- CHALLENGE
Reproduce only the lines from the one containing "for node in" through the one containing "# ---- sizes", exactly as written and with both ends included.

- MATERIAL FOR THIS TASK

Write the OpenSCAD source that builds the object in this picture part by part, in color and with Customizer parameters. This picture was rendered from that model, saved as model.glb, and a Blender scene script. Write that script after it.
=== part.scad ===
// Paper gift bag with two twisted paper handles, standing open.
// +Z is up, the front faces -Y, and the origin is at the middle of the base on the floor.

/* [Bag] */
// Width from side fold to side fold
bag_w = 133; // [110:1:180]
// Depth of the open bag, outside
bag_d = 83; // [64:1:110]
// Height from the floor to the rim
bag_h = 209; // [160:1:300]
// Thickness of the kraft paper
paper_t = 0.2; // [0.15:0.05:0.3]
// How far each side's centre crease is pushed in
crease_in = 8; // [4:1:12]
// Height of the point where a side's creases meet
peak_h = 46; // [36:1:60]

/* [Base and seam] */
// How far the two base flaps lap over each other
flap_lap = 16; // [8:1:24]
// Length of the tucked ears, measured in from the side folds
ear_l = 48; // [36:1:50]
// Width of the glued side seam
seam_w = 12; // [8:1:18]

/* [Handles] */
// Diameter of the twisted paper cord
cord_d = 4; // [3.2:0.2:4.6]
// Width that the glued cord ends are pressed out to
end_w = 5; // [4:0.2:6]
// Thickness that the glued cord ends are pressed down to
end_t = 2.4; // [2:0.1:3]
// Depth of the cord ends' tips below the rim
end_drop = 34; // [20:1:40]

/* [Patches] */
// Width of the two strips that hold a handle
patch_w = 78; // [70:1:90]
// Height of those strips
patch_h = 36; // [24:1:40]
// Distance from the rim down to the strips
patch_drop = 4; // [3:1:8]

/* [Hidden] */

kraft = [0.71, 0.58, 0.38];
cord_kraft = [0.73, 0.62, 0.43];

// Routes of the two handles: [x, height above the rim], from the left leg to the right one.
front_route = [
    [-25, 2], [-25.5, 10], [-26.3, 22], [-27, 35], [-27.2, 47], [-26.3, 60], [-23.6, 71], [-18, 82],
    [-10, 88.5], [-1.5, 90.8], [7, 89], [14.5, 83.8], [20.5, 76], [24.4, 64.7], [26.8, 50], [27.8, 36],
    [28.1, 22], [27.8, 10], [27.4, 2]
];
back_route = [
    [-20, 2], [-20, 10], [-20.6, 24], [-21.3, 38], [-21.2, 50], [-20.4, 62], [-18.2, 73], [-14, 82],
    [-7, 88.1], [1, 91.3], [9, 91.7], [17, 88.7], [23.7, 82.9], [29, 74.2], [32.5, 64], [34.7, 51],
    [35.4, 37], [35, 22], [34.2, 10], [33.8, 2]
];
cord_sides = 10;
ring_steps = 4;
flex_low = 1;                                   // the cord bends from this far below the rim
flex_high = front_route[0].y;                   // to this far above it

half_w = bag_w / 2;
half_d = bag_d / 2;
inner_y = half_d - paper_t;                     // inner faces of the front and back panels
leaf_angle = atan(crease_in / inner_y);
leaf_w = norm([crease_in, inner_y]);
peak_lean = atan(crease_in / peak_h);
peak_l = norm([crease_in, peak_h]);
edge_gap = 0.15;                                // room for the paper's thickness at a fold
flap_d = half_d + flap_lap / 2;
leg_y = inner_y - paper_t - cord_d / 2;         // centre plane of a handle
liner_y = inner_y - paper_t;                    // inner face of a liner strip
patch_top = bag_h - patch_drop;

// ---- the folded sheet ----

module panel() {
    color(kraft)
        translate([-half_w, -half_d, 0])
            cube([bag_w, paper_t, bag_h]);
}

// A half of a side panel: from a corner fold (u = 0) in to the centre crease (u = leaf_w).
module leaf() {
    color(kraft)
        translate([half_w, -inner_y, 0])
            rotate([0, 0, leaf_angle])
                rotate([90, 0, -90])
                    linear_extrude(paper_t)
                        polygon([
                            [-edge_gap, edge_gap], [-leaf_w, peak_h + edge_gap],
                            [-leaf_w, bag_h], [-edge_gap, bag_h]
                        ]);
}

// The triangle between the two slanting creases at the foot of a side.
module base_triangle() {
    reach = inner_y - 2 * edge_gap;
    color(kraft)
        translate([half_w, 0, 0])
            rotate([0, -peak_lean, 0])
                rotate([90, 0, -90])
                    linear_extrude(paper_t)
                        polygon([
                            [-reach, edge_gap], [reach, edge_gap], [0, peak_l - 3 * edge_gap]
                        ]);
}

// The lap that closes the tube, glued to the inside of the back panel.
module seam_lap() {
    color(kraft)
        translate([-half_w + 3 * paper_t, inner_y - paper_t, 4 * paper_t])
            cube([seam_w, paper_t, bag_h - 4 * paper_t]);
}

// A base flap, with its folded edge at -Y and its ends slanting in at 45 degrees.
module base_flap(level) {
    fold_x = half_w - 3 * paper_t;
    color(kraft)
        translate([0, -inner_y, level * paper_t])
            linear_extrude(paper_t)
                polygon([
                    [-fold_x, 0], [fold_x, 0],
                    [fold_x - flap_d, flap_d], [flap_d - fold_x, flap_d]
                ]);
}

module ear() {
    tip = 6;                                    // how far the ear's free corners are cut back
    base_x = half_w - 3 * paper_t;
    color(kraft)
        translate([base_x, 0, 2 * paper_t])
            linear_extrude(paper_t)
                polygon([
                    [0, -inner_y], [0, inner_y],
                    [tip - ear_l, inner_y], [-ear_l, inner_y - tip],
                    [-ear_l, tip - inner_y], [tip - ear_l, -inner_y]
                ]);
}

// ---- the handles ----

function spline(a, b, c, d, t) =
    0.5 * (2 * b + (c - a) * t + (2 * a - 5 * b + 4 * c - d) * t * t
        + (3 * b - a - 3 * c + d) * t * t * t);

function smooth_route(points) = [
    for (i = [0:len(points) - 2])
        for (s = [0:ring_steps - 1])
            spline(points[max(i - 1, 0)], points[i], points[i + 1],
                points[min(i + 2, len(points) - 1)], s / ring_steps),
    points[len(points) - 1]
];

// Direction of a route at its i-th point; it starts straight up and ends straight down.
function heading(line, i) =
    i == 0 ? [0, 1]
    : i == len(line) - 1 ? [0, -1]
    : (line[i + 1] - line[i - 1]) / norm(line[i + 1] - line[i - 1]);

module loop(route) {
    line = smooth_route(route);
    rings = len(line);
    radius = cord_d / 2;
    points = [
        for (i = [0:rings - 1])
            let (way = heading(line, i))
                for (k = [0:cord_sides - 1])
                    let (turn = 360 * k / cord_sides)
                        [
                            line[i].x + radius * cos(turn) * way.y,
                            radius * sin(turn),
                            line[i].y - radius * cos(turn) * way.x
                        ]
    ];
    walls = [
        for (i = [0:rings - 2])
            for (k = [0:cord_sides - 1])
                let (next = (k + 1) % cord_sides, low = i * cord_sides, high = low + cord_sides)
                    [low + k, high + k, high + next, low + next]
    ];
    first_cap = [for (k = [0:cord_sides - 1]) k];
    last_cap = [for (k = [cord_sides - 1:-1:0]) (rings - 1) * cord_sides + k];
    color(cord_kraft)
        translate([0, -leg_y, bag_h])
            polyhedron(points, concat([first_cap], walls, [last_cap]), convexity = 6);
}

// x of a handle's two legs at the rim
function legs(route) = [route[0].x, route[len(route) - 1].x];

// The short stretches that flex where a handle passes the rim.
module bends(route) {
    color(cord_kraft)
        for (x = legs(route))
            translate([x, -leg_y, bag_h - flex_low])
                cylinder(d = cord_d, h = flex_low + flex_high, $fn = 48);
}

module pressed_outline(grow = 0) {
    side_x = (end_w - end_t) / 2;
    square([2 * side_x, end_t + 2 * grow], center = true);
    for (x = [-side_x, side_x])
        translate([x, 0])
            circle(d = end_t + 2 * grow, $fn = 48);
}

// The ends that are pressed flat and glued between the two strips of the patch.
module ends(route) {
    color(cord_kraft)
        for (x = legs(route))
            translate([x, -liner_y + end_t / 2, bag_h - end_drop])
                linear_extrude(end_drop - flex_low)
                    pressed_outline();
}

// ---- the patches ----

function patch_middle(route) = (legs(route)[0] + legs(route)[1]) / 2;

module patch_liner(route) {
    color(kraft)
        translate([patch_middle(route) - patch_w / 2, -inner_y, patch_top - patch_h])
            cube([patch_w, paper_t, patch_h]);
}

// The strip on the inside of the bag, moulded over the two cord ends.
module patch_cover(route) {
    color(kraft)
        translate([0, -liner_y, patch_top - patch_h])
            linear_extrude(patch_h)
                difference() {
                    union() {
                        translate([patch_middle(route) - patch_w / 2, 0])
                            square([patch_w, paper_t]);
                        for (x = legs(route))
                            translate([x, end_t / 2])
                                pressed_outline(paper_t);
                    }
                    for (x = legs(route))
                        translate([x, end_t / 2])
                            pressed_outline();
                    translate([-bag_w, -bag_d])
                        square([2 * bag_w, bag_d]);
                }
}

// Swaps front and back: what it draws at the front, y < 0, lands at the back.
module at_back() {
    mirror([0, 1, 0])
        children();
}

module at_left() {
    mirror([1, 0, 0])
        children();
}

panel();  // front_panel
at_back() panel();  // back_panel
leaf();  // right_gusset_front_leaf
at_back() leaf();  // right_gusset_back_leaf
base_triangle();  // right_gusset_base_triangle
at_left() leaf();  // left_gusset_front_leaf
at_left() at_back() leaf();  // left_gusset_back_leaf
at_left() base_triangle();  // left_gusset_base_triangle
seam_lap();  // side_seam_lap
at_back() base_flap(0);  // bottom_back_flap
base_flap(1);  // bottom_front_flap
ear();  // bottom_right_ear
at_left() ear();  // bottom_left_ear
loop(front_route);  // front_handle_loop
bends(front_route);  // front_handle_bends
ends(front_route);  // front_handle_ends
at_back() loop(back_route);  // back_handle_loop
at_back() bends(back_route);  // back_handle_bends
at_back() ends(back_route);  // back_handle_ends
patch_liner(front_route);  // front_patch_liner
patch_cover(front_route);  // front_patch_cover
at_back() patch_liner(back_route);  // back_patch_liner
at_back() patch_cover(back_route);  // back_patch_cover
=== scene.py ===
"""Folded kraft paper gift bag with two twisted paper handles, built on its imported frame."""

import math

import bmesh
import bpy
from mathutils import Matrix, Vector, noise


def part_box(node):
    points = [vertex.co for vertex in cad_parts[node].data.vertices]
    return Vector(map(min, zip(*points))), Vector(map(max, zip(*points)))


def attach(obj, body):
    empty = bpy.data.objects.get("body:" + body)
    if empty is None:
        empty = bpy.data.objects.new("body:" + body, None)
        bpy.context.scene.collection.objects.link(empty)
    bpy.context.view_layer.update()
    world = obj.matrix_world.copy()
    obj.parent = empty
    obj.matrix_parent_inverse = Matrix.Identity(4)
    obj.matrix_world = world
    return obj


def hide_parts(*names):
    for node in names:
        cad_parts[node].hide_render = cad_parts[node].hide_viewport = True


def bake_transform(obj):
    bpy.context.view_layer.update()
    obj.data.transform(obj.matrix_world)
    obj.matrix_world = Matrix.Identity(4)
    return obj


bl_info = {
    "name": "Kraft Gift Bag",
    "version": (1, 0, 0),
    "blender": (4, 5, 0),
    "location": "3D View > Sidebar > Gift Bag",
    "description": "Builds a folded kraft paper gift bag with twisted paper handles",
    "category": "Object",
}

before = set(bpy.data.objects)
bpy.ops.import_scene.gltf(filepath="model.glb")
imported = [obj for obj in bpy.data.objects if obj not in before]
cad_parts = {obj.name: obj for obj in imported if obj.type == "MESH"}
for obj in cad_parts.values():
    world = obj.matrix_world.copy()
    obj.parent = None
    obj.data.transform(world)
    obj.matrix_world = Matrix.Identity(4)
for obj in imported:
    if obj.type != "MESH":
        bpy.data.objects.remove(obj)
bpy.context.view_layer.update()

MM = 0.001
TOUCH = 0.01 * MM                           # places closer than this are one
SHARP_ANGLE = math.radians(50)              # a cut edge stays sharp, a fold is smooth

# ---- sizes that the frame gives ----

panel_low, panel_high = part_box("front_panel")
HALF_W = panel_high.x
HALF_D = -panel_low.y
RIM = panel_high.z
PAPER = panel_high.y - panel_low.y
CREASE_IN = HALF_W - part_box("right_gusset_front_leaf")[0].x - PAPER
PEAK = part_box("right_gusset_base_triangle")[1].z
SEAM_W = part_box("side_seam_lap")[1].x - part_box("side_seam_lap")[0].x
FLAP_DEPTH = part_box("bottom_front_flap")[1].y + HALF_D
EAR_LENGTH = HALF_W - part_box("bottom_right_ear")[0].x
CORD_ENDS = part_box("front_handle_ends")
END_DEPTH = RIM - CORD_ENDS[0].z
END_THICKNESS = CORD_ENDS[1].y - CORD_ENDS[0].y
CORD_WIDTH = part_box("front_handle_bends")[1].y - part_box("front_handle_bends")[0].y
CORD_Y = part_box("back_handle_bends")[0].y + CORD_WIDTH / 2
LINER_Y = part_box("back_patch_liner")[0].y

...

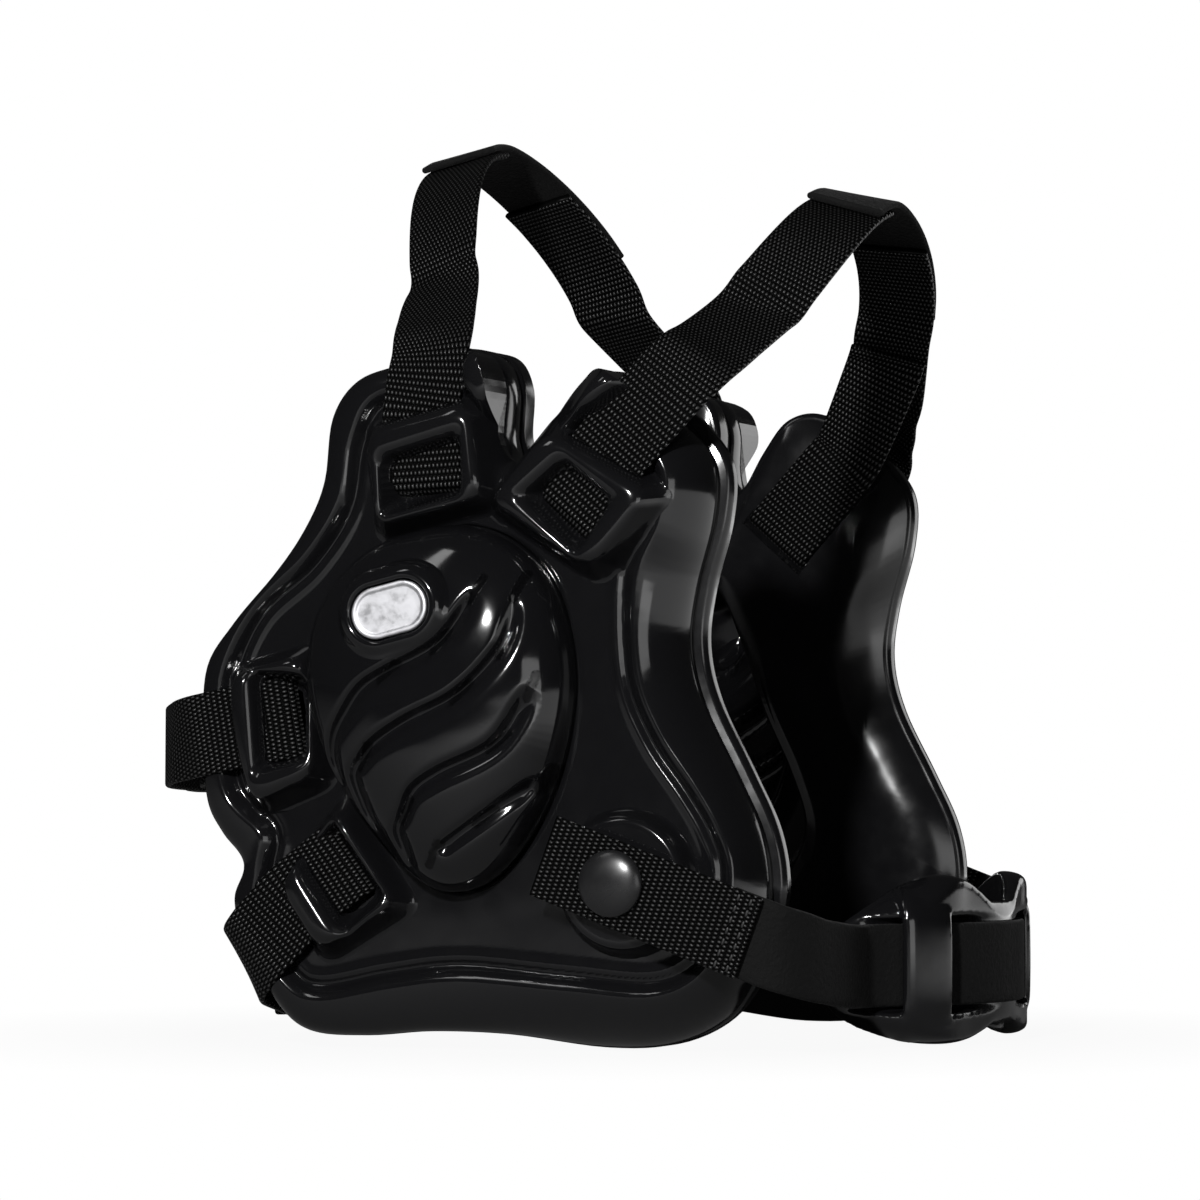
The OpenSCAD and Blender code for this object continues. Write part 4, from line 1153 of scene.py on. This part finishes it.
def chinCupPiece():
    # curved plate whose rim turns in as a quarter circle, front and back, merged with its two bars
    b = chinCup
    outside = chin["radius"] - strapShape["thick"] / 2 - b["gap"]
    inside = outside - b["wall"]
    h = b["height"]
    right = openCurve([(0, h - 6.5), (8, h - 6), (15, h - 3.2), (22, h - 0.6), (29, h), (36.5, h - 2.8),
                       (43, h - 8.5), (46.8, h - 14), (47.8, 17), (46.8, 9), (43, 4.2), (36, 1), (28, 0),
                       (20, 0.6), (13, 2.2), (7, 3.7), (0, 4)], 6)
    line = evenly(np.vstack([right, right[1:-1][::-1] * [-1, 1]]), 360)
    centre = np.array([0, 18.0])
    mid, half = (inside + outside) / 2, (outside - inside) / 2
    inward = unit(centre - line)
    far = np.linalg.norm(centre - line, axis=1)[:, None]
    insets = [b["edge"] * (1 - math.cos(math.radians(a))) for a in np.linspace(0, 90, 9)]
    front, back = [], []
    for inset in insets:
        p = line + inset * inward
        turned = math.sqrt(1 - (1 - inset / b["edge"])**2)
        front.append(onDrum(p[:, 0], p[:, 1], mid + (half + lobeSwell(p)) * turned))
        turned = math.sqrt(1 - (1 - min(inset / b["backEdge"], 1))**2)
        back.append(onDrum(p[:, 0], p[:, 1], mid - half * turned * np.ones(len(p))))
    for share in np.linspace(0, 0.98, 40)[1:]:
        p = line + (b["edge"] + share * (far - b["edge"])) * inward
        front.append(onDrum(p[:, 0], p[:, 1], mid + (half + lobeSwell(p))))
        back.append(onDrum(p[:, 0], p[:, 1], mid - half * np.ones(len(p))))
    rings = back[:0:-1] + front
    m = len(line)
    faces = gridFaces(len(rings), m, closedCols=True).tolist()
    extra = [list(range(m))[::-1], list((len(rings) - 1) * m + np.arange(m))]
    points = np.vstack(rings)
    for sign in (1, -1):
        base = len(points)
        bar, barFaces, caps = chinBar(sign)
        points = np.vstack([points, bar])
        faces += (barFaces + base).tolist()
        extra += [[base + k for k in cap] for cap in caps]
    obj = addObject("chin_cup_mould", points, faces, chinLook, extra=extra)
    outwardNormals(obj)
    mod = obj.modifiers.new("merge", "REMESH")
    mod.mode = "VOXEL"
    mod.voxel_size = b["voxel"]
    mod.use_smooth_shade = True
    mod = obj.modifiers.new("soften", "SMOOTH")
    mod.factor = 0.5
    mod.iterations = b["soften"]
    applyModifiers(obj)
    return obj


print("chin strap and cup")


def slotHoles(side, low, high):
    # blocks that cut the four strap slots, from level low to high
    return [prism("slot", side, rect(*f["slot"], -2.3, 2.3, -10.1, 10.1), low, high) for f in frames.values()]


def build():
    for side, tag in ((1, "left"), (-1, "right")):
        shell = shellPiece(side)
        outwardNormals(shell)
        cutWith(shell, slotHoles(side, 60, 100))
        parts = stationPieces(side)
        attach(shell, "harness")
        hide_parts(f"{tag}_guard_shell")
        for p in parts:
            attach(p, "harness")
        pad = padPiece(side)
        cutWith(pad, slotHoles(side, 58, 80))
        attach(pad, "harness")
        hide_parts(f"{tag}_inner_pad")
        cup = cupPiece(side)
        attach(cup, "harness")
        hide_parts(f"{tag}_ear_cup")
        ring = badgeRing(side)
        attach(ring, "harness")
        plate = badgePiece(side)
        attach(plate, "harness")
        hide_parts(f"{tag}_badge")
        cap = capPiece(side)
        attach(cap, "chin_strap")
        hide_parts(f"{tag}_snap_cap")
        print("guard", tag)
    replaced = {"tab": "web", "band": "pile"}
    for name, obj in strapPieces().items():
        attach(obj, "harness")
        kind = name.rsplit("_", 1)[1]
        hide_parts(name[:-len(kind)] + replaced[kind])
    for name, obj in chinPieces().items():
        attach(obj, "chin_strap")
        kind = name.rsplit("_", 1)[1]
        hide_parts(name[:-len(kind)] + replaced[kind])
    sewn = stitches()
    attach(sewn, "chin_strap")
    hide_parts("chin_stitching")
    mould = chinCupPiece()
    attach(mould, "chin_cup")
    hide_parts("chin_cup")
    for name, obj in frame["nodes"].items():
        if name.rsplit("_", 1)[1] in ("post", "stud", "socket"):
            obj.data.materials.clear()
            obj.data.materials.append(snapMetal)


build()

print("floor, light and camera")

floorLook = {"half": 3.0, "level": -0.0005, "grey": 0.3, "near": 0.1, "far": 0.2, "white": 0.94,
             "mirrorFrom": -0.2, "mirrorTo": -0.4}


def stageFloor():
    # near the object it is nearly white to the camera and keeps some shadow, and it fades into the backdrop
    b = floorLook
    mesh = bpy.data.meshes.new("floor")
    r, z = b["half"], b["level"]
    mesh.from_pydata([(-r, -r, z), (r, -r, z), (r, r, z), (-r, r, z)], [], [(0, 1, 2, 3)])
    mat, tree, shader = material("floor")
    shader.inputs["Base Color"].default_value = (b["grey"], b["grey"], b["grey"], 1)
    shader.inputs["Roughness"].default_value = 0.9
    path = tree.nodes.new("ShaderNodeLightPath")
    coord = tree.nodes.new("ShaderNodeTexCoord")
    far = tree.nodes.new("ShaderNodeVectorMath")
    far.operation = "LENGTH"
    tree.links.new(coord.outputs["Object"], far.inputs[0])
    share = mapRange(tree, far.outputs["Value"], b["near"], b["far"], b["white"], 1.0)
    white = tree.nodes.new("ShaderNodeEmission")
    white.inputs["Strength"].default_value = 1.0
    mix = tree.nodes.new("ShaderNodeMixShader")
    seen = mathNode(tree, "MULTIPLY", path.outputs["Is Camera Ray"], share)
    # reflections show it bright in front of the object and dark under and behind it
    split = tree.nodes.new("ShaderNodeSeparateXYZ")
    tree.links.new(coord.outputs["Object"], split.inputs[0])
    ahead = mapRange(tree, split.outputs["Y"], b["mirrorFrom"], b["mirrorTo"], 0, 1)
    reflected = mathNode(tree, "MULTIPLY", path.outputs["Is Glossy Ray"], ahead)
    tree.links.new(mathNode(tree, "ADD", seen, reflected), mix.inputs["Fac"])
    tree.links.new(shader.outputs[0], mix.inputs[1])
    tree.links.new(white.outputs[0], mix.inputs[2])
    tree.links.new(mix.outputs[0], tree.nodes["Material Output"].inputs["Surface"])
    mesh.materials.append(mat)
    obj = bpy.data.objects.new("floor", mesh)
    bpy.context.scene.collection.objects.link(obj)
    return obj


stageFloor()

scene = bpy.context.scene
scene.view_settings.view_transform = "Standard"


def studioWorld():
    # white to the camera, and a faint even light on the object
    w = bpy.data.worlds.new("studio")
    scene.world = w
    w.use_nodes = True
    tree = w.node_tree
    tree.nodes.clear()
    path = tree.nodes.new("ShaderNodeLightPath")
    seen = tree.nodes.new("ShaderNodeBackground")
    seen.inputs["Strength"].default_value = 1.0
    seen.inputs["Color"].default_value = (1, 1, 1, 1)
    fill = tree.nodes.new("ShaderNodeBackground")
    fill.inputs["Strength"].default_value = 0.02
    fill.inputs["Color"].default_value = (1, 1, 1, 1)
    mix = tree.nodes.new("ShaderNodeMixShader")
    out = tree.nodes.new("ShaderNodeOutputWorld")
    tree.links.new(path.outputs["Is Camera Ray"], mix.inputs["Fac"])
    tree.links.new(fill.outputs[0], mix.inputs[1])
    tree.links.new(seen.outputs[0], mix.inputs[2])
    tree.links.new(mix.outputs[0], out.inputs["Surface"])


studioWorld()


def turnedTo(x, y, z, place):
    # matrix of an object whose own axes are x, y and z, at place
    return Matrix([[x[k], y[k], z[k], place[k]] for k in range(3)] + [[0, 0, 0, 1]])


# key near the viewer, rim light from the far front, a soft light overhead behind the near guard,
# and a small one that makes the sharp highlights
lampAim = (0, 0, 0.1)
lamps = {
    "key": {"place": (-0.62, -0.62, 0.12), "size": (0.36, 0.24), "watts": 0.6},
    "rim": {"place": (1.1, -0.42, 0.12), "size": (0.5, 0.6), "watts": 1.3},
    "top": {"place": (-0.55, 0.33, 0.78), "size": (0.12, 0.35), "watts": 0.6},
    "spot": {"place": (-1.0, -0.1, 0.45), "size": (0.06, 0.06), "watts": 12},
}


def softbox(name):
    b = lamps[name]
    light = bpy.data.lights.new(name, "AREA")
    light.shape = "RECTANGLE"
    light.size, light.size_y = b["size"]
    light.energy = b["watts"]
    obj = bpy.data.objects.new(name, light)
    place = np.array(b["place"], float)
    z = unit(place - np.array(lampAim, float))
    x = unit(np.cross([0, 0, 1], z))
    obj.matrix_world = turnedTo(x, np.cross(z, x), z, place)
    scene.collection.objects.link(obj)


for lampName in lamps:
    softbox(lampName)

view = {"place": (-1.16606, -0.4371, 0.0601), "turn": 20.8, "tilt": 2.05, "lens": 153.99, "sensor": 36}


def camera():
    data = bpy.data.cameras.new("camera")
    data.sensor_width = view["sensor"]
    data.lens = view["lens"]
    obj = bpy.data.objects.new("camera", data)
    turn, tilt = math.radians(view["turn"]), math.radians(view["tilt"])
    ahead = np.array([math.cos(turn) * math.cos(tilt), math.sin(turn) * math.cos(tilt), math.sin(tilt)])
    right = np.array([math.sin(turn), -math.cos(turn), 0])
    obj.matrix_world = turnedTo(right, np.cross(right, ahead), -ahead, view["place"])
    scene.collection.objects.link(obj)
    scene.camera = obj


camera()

- FULL RESPONSE
    for node in names:
        cad_parts[node].hide_render = cad_parts[node].hide_viewport = True


def bake_transform(obj):
    bpy.context.view_layer.update()
    obj.data.transform(obj.matrix_world)
    obj.matrix_world = Matrix.Identity(4)
    return obj


bl_info = {
    "name": "Kraft Gift Bag",
    "version": (1, 0, 0),
    "blender": (4, 5, 0),
    "location": "3D View > Sidebar > Gift Bag",
    "description": "Builds a folded kraft paper gift bag with twisted paper handles",
    "category": "Object",
}

before = set(bpy.data.objects)
bpy.ops.import_scene.gltf(filepath="model.glb")
imported = [obj for obj in bpy.data.objects if obj not in before]
cad_parts = {obj.name: obj for obj in imported if obj.type == "MESH"}
for obj in cad_parts.values():
    world = obj.matrix_world.copy()
    obj.parent = None
    obj.data.transform(world)
    obj.matrix_world = Matrix.Identity(4)
for obj in imported:
    if obj.type != "MESH":
        bpy.data.objects.remove(obj)
bpy.context.view_layer.update()

MM = 0.001
TOUCH = 0.01 * MM                           # places closer than this are one
SHARP_ANGLE = math.radians(50)              # a cut edge stays sharp, a fold is smooth

# ---- sizes that the frame gives ----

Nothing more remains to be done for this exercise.